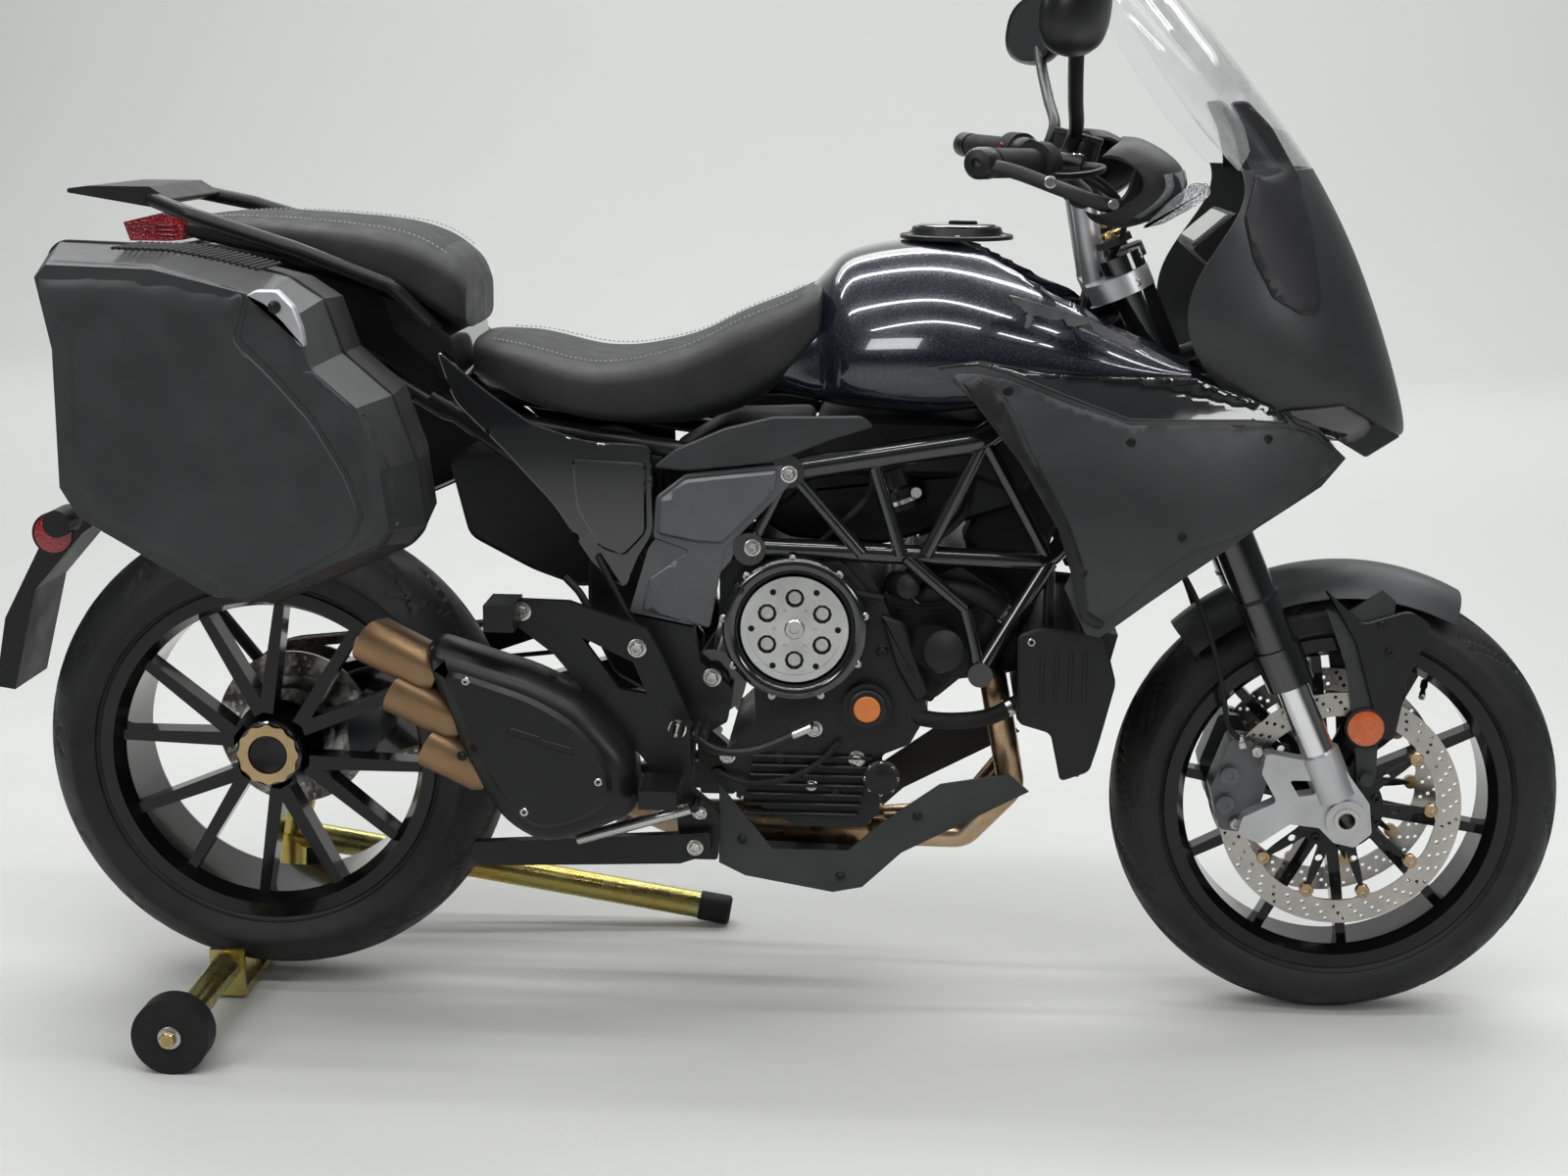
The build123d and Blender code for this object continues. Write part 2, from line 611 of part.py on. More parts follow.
nose_sections = (
    (800, 824, 690, 96), (880, 808, 560, 176), (980, 772, 520, 196), (1060, 736, 560, 190), (1140, 690, 580, 168),
)
with BuildPart() as nose_fairing:
    loft([cowl_section(*row, 0.0, 0.0) for row in nose_sections])
    loft([cowl_section(*row, panel, 6.0) for row in nose_sections], mode=Mode.SUBTRACT)
    add(side_fairings.part, mode=Mode.SUBTRACT)

with BuildPart() as headlamp:
    loft([cowl_section(*row, panel + fit_gap, 0.0) for row in nose_sections])
    slab([(724, 806), (900, 806), (900, 846), (748, 846)], -200, 200, mode=Mode.INTERSECT)

with BuildPart() as windscreen:
    for z, tip_x, wing_x, half in ((1140 + fit_gap, 690, 580, 168), (1230, 622, 500, 172), (1320, 546, 440, 160),
                                   (1410, 470, 392, 118)):
        with BuildSketch(Plane.XY.offset(z)):
            with BuildLine():
                ThreePointArc((wing_x, half), (tip_x, 0), (wing_x, -half))
                Line((wing_x, -half), (wing_x - 5, -half))
                ThreePointArc((wing_x - 5, -half), (tip_x - 5, 0), (wing_x - 5, half))
                Line((wing_x - 5, half), (wing_x, half))
            make_face()
    loft()

with BuildPart() as dashboard:
    slab([(532, 1040), (566, 1010), (612, 1052), (585, 1086)], -96, 96, corner=4)
    stay_x, stay_z = 614, 925
    rod(fork_point(640, 0, 0), (stay_x, 0, stay_z), 12)
    rod((stay_x, 0, stay_z), (590, 0, 1036), 10)
    rod((stay_x, -194.8, stay_z), (stay_x, 194.8, stay_z), 9)
    for neighbour in (frame, nose_fairing):
        add(neighbour.part, mode=Mode.SUBTRACT)

# ---------------------------------------------------------------- swingarm, shock, chain
arm_outline = [
    (swing_pivot[0] + 30, swing_pivot[1] + 40), (swing_pivot[0] + 30, swing_pivot[1] - 40), (-330, 372),
    (rear_axle[0] + 40, rear_axle[1] - 78), (rear_axle[0] - 40, rear_axle[1] - 78),
    (rear_axle[0] - 84, rear_axle[1]), (rear_axle[0] - 40, rear_axle[1] + 78), (rear_axle[0] + 60, rear_axle[1] + 84),
    (-330, 500),
]
with BuildPart() as swingarm:
    slab(arm_outline, arm_inner_y, arm_outer_y, corner=16)
    slab([(-130, 474), (-340, 410), (-520, 340), (-560, 390), (-340, 470)], arm_inner_y, arm_outer_y, corner=10,
         mode=Mode.SUBTRACT)
    disc(swing_pivot, 44, -frame_half + 13, arm_outer_y - 14)
    disc(swing_pivot, 24 + fit_gap, -200, 200, mode=Mode.SUBTRACT)
    disc(rear_axle, 62, 72, arm_inner_y)
    disc(rear_axle, 20 + fit_gap, 0, 220, mode=Mode.SUBTRACT)

with BuildPart() as shock:
    rod((-104, 0, 490), (-330, 0, 768), 18)
    rod((-180, 0, 583), (-286, 0, 714), 34)
    add(swingarm.part, mode=Mode.SUBTRACT)
    add(subframe.part, mode=Mode.SUBTRACT)

with BuildPart() as rear_caliper:
    slab([(-600, 300), (-560, 320), (-556, 380), (-590, 392), (-604, 350)], 46, arm_inner_y, corner=6)
    disc(rear_axle, rear_disc_r + run_gap, rear_disc_y - run_gap, rear_disc_y + 5 + run_gap, mode=Mode.SUBTRACT)

chain_link_half = 7.5
roller_r = 4.0


def chain_loop(spread):
    """Side view of the chain's run round both sprockets, spread outward from the pitch line."""
    with BuildSketch(side_plane(0)) as loop:
        for centre, pitch_r in ((rear_axle, sprocket_r), (drive_sprocket, drive_sprocket_r)):
            with Locations(centre):
                Circle(pitch_r + spread)
        make_hull()
    return loop.sketch


with BuildPart() as chain:
    for edge in (-1, 1):
        low = chain_y + edge * 6.5 - 1
        extrude(chain_loop(chain_link_half).moved(Location((0, low + 2, 0))), amount=2)
        extrude(chain_loop(-chain_link_half).moved(Location((0, low + 2, 0))), amount=2, mode=Mode.SUBTRACT)
    for centre, pitch_r, count, first in ((rear_axle, sprocket_r, 20, 100), (drive_sprocket, drive_sprocket_r, 8, -80)):
        for step in range(count):
            angle = radians(first + 170 * step / (count - 1))
            disc((centre[0] + pitch_r * cos(angle), centre[1] + pitch_r * sin(angle)), roller_r,
                 chain_y - 7.5, chain_y + 7.5)

# ---------------------------------------------------------------- footrests and rear end
hanger_outline = [
    (-335, 592), (-250, 590), (-150, 556), (-130, 520), (-95, 440), (-95, 370), (-130, 345), (-152, 380),
    (-270, 520), (-322, 560),
]
with BuildPart() as footrests:
    for side in (-1, 1):
        low, high = sorted((side * hanger_y, side * (hanger_y + 12)))
        slab(hanger_outline, low, high)
        slab([(-235, 544), (-168, 512), (-150, 470), (-186, 476)], low, high, mode=Mode.SUBTRACT)
        slab([(-152, 366), (-104, 366), (-104, 342), (-152, 342)], *sorted((side * (hanger_y + 11), side * 286)))
        slab([(-350, 596), (-312, 596), (-312, 562), (-350, 562)], *sorted((side * hanger_y, side * 262)))

hanger_line = [
    (-700, 690), (-840, 700), (-930, 640), (-1000, 560), (-1036, 420), (-1062.5, 424), (-1044, 520), (-980, 640),
    (-880, 724), (-700, 716),
]
with BuildPart() as plate_hanger:
    slab(hanger_line, -60, 60)
    pipe([(-724, arm_outer_y - 16, 396), (-850, 112, 560), (-930, 96, 640), (-960, 40, 640)], 9, 30)
    add(swingarm.part, mode=Mode.SUBTRACT)

with BuildPart() as rear_lights:
    for side in (-1, 1):
        rod((-925, side * 60, 672), (-925, side * 120, 672), 8)
        rod((-925, side * 120, 672), (-925, side * 170, 672), 18)

# ---------------------------------------------------------------- panniers
case_outline_side = [
    (-852, 1032), (-836, 1048), (-700, 1044), (-560, 1010), (-520, 984), (-498, 920), (-440, 870), (-412, 790),
    (-402, 712), (-420, 690), (-592, 612), (-644, 622), (-812, 722), (-834, 760), (-834, 940),
]


def shrunk(outline, amount):
    """Outline moved towards its own middle by a share, for drafted and hollow shapes."""
    middle_x = sum(point[0] for point in outline) / len(outline)
    middle_z = sum(point[1] for point in outline) / len(outline)
    return [(middle_x + (x - middle_x) * (1 - amount), middle_z + (z - middle_z) * (1 - amount)) for x, z in outline]


def case_face(y, share):
    with BuildSketch(side_plane(y)) as face:
        with BuildLine():
            Polyline(*shrunk(case_outline_side, share), close=True)
        make_face()
    return face.sketch


def case_half(side, y_open, y_closed, draft):
    step = case_wall if y_closed > y_open else -case_wall
    loft([case_face(side * y_open, 0.0), case_face(side * y_closed, draft)], ruled=True)
    loft([case_face(side * (y_open - step), 0.02), case_face(side * (y_closed - step), draft + 0.02)],
         ruled=True, mode=Mode.SUBTRACT)


with BuildPart() as pannier_boxes:
    for side in (-1, 1):
        case_half(side, case_seam_y, case_inner_y, 0.05)

with BuildPart() as pannier_lid_right:
    case_half(-1, case_seam_y + 0.5, case_outer_y, 0.10)

with BuildPart() as pannier_lid_left:
    case_half(1, case_seam_y + 0.5, case_outer_y, 0.10)

# ---------------------------------------------------------------- stands
with BuildPart() as centre_stand:
    for side in (-1, 1):
        low, high = sorted((side * (centre_half - 8), side * (centre_half + 8)))
        slab([(-70, 280), (-70, 250), (-110, 236), (-372, 226), (-388, 236), (-384, 258), (-110, 276)], low, high,
             corner=4)
    disc((-200, 250), 10, -centre_half, centre_half)
    disc(centre_pivot, 12 + fit_gap, -300, 300, mode=Mode.SUBTRACT)

with BuildPart() as centre_stand_spring:
    rod((-95.2, -centre_half - 16.3, 314.4), (-244, -centre_half - 16.3, 269), 8)

with BuildPart() as side_stand:
    rod(side_pivot, (side_pivot[0] - 262, side_pivot[1] + 14, side_pivot[2] - 12), 11)
    disc((side_pivot[0], side_pivot[2]), 16, side_pivot[1] - 12, side_pivot[1] + 12)
    disc((side_pivot[0], side_pivot[2]), 8 + fit_gap, side_pivot[1] - 30, side_pivot[1] + 30, mode=Mode.SUBTRACT)

strap_half = 114.0  # the cross tube stops here and a low strap passes under the tyre
with BuildPart() as paddock_stand:
    for side, wheel_y in ((-1, stand_right_y), (1, stand_left_y)):
        inner = wheel_y - side * (stand_wheel_w / 2 + 6)
        rod((stand_axle_x, side * strap_half, stand_wheel_r), (stand_axle_x, inner, stand_wheel_r), stand_tube_r)
        rod((stand_axle_x, inner - side * 10, stand_wheel_r), (stand_axle_x, inner + side * 54, stand_wheel_r), 9)
        slab([(stand_axle_x - 24, 72), (stand_axle_x + 24, 72), (stand_axle_x + 24, 6), (stand_axle_x - 24, 6)],
             *sorted((side * (strap_half - 8), side * strap_half)))
    slab([(stand_axle_x - 24, 16), (stand_axle_x + 24, 16), (stand_axle_x + 24, 6), (stand_axle_x - 24, 6)],
         -strap_half, strap_half)
    rod((stand_axle_x, 240, stand_wheel_r), (stand_axle_x, 240, 130), stand_tube_r)
    rod((stand_axle_x, 240, 110), (rear_axle[0], 240, rear_axle[1] + 10), stand_tube_r)
    disc(rear_axle, stand_pin_r, 124, 240)
    rod((stand_axle_x, 240, 128), (-84, 246, 21), stand_tube_r)

with BuildPart() as stand_wheel_right:
    disc((stand_axle_x, stand_wheel_r), stand_wheel_r, stand_right_y - stand_wheel_w / 2, stand_right_y + stand_wheel_w / 2)
    disc((stand_axle_x, stand_wheel_r), 9 + fit_gap, stand_right_y - 30, stand_right_y + 30, mode=Mode.SUBTRACT)

with BuildPart() as stand_wheel_left:
    disc((stand_axle_x, stand_wheel_r), stand_wheel_r, stand_left_y - stand_wheel_w / 2, stand_left_y + stand_wheel_w / 2)
    disc((stand_axle_x, stand_wheel_r), 9 + fit_gap, stand_left_y - 30, stand_left_y + 30, mode=Mode.SUBTRACT)

# ---------------------------------------------------------------- export
pieces = {
    "front_tyre": front_tyre, "front_rim": front_rim, "front_discs": front_discs, "disc_carriers": disc_carriers,
    "front_axle_tube": front_axle_tube, "fork_feet": fork_feet, "fork_inner": fork_inner, "fork_outer": fork_outer,
    "triple_clamps": triple_clamps, "handlebar": handlebar, "grips": grips, "handguards": handguards,
    "mirrors": mirrors, "front_fender": front_fender, "front_calipers": front_calipers,
    "rear_tyre": rear_tyre, "rear_rim": rear_rim, "rear_axle_nut": rear_axle_nut, "rear_disc": rear_disc,
    "rear_sprocket": rear_sprocket, "frame": frame, "side_plates": side_plates, "pivot_plates": pivot_plates,
    "subframe": subframe, "crankcase": crankcase, "clutch_plate": clutch_plate, "cylinder_block": cylinder_block,
    "radiator": radiator, "exhaust_headers": exhaust_headers, "silencer": silencer, "exhaust_tips": exhaust_tips,
    "belly_pan": belly_pan, "fuel_tank": fuel_tank, "fuel_cap": fuel_cap, "rider_seat": rider_seat,
    "pillion_seat": pillion_seat, "tail_cowl": tail_cowl, "grab_rail": grab_rail, "tail_lamp": tail_lamp,
    "side_fairings": side_fairings, "nose_fairing": nose_fairing, "headlamp": headlamp, "windscreen": windscreen,
    "dashboard": dashboard, "swingarm": swingarm, "shock": shock, "rear_caliper": rear_caliper, "chain": chain,
    "footrests": footrests, "plate_hanger": plate_hanger, "rear_lights": rear_lights,
    "pannier_boxes": pannier_boxes, "pannier_lid_right": pannier_lid_right, "pannier_lid_left": pannier_lid_left,
    "centre_stand": centre_stand, "centre_stand_spring": centre_stand_spring, "side_stand": side_stand,
    "paddock_stand": paddock_stand, "stand_wheel_right": stand_wheel_right, "stand_wheel_left": stand_wheel_left,
}
for name, piece in pieces.items():
    piece.part.label = name
    export_step(piece.part, f"parts/{name}.step")
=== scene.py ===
import math

import bmesh
import bpy
import numpy as np
from mathutils import Matrix, Vector
from mathutils.bvhtree import BVHTree
from mathutils.geometry import delaunay_2d_cdt


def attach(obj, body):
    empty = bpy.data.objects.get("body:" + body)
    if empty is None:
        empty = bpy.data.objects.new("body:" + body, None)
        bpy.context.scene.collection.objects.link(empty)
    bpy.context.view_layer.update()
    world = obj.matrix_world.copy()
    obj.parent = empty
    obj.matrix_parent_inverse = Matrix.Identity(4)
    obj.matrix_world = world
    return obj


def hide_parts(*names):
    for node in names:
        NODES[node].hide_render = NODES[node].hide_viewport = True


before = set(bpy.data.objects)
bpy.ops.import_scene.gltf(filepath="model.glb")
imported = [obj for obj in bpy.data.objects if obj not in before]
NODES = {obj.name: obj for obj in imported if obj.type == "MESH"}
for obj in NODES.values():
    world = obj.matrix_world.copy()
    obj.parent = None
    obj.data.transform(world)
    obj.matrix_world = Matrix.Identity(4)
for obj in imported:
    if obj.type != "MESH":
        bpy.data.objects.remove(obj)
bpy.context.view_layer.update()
scene = bpy.context.scene
MM = 0.001
SIDES = ((-1, "right"), (1, "left"))

# Reference places and sizes, in millimetres, the same as in the CAD source.
FRONT_AXLE = (762.5, 300.0)
REAR_AXLE = (-682.5, 342.0)
RAKE = math.radians(23.8)
BEAD_SEAT = 219
CLUTCH = (37.0, 552.0)
FILLER = (236, 0)
SPROCKET = (-8.0, 478.0)
STAND_WHEEL = (-741, 50)


# -------------------- camera
def place_camera():
    """The photograph's camera, solved from the two wheels; place in metres."""
    yaw, pitch, roll = math.radians(-3.174), math.radians(11.986), math.radians(0.504)
    forward = Vector((math.sin(yaw) * math.cos(pitch), math.cos(yaw) * math.cos(pitch),
                      -math.sin(pitch)))
    right = Vector((math.cos(yaw), -math.sin(yaw), 0))
    up = right.cross(forward)
    right_r = math.cos(roll) * right + math.sin(roll) * up
    up_r = -math.sin(roll) * right + math.cos(roll) * up
    data = bpy.data.cameras.new("camera")
    data.sensor_width = 36.0
    data.lens = 53.95
    camera = bpy.data.objects.new("camera", data)
    turn = Matrix((right_r, up_r, -forward)).transposed().to_4x4()
    camera.matrix_world = Matrix.Translation((0.1864, -3.1138, 1.2330)) @ turn
    scene.collection.objects.link(camera)
    scene.camera = camera


place_camera()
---
PROBLEM DETAILS =>
In the listing above, reproduce the first line and each one after it through the line that contains "-200, 200, mode=Mode.INTERSECT)".

RESULT =>
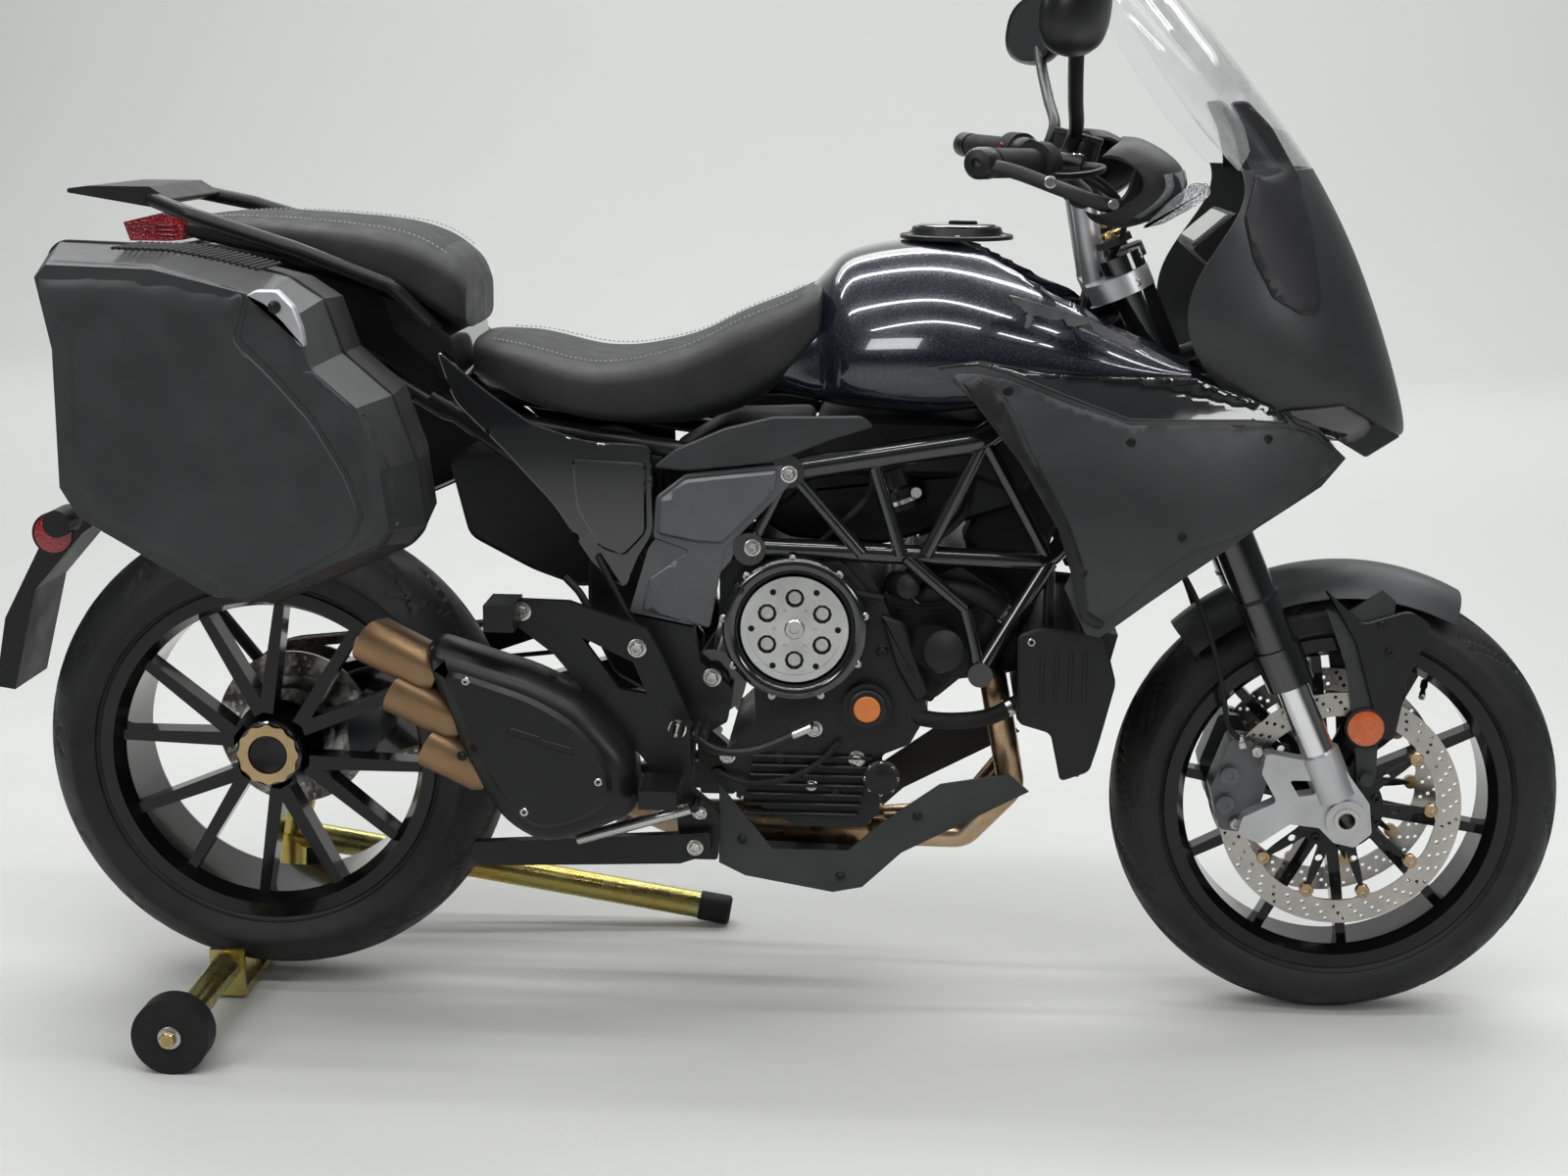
The build123d and Blender code for this object continues. Write part 2, from line 611 of part.py on. More parts follow.
nose_sections = (
    (800, 824, 690, 96), (880, 808, 560, 176), (980, 772, 520, 196), (1060, 736, 560, 190), (1140, 690, 580, 168),
)
with BuildPart() as nose_fairing:
    loft([cowl_section(*row, 0.0, 0.0) for row in nose_sections])
    loft([cowl_section(*row, panel, 6.0) for row in nose_sections], mode=Mode.SUBTRACT)
    add(side_fairings.part, mode=Mode.SUBTRACT)

with BuildPart() as headlamp:
    loft([cowl_section(*row, panel + fit_gap, 0.0) for row in nose_sections])
    slab([(724, 806), (900, 806), (900, 846), (748, 846)], -200, 200, mode=Mode.INTERSECT)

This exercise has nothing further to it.